The researchers tackled the problem of visualizing floating marine debris in Sentinel-2 imagery, which is difficult due to compositional heterogeneity, by proposing SAMSelect, an algorithm that selects band or index combinations achieving the best classification accuracy through the Segment Anything Model, revealing new combinations like a normalized difference index of B8 and B2 that demonstrated improved performance compared to literature-based indices.
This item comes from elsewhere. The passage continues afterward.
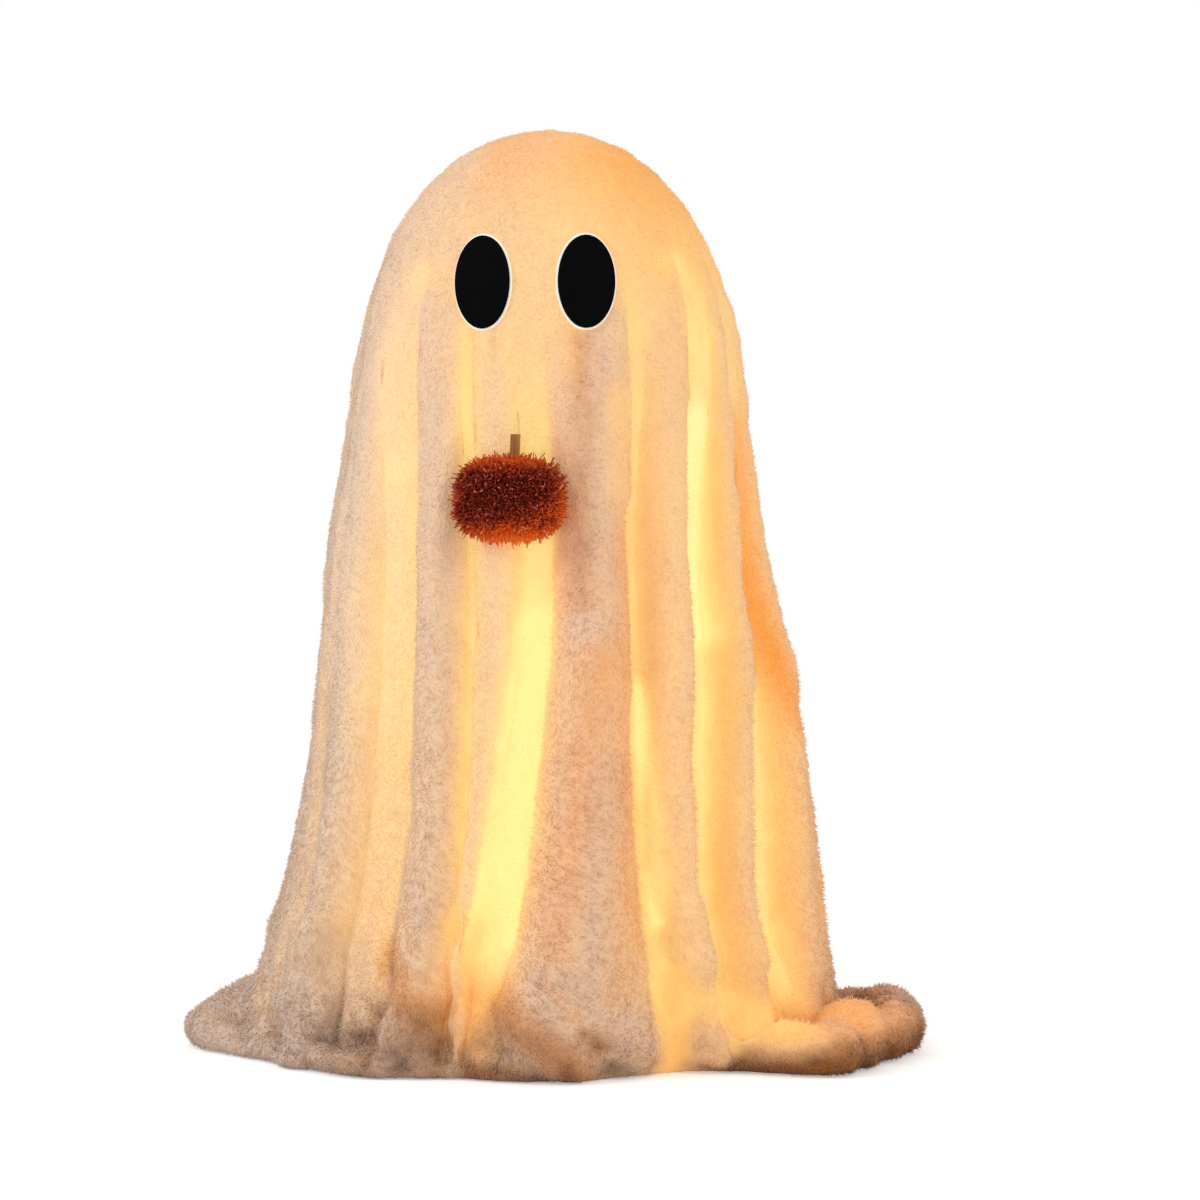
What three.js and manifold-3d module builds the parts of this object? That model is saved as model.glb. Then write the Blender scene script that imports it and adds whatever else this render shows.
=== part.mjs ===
// A light-up ghost decoration: a plush cloth hangs in folds over a frosted head shell, which stands on
// six uprights in a round base. A string of lights winds up the uprights from a battery case.
// Millimetres, +Z up. The origin is the middle of the base plate's underside, and the ghost faces -Y.
import * as THREE from "three";
import { mergeVertices } from "three/addons/utils/BufferGeometryUtils.js";
import Module from "manifold-3d";

const wasm = await Module();
wasm.setup();

// General
const seatGap = 0.3; // between pieces that touch
const slideGap = 0.3; // round a piece that slides

// Cloth cover
const coverHeight = 500;
const shoulderHeight = 400; // the dome of the head ends here
const shoulderRadius = 98.5;
const crownFlat = 52; // how far the crown's curve runs level, and so on for the curves that follow it
const shoulderUp = 55;
const shoulderIn = 10.5;
const bodyDown = 70;
const bodyOut = 14.5;
const flareUp = 85;
const flareIn = 16;
const flareHeight = 60; // the cloth starts to spread over the floor here
const flareRadius = 156;
const clothThickness = 4;
const foldDepth = 25; // crest to valley, on the lower half
const foldStartHeight = shoulderHeight;
const foldFullHeight = 255;
const hemRadius = 140; // where the cloth ends on the floor, between the lobes
const hemRoll = 26; // how high the gathered hem stands
const hemCrease = 20; // height of the crease between the folds and the gathered hem
const hemWave = 9; // how much further the crests reach over the floor than the valleys
const coverClearance = 2; // between the cloth and the lights
const lean = 6; // how much further the lower half bulges to the right than in the middle
const leanTop = 270;

// Folds: the angle of each crest from the front, at the shoulder and at the hem, and its share of the depth
const folds = [
  { top: -66, hem: -62, rise: 0.9 },
  { top: -36, hem: -26, rise: 1 },
  { top: -17, hem: -13, rise: 0.3 },
  { top: 11, hem: 7, rise: 1.05 },
  { top: 38, hem: 30, rise: 1 },
  { top: 59, hem: 46, rise: 0.95 },
  { top: 83, hem: 69, rise: 1.05 },
  { top: 107, hem: 97, rise: 1 },
  { top: 131, hem: 126, rise: 1.05 },
  { top: 155, hem: 154, rise: 0.9 },
  { top: 180, hem: 181, rise: 1 },
  { top: 204, hem: 207, rise: 0.95 },
  { top: 226, hem: 230, rise: 1.05 },
  { top: 248, hem: 252, rise: 0.9 },
  { top: 271, hem: 275, rise: 1.05 },
];
const crestBreadth = 0.6; // under 1 gives broad crests and narrow valleys

// Lobes of cloth that lie on the floor: angle from the front, extra reach and half width in degrees
const lobes = [
  { angle: -92, reach: 57, width: 13 },
  { angle: -50, reach: 26, width: 22 },
  { angle: 54, reach: 50, width: 16 },
  { angle: 88, reach: 58, width: 24 },
  { angle: 113, reach: 26, width: 14 },
  { angle: 146, reach: 36, width: 16 },
  { angle: 188, reach: 42, width: 20 },
  { angle: 232, reach: 38, width: 18 },
];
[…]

This work proposes SAMSelect, an algorithm to obtain a salient three-channel visualization for multispectral images. We develop SAMSelect and show its use for marine scientists visually interpreting floating marine debris in Sentinel-2 imagery. These debris are notoriously difficult to visualize due to their compositional heterogeneity in medium-resolution imagery. Out of these difficulties, a visual interpretation of imagery showing marine debris remains a common practice by domain experts, who select bands and spectral indices on a case-by-case basis informed by common practices and heuristics. SAMSelect selects the band or index combination that achieves the best classification accuracy on a small annotated dataset through the Segment Anything Model. Its central assumption is that the three-channel visualization achieves the most accurate segmentation results also provide good visual information for photo-interpretation. We evaluate SAMSelect in three Sentinel-2 scenes containing generic marine debris in Accra, Ghana, and Durban, South Africa, and deployed plastic targets from the Plastic Litter Project. This reveals the potential of new previously unused band combinations (e.g., a normalized difference index of B8, B2), which demonstrate improved performance compared to literature-based indices. We describe the algorithm in this paper and provide an open-source code repository that will be helpful for domain scientists doing visual photo interpretation, especially in the marine field.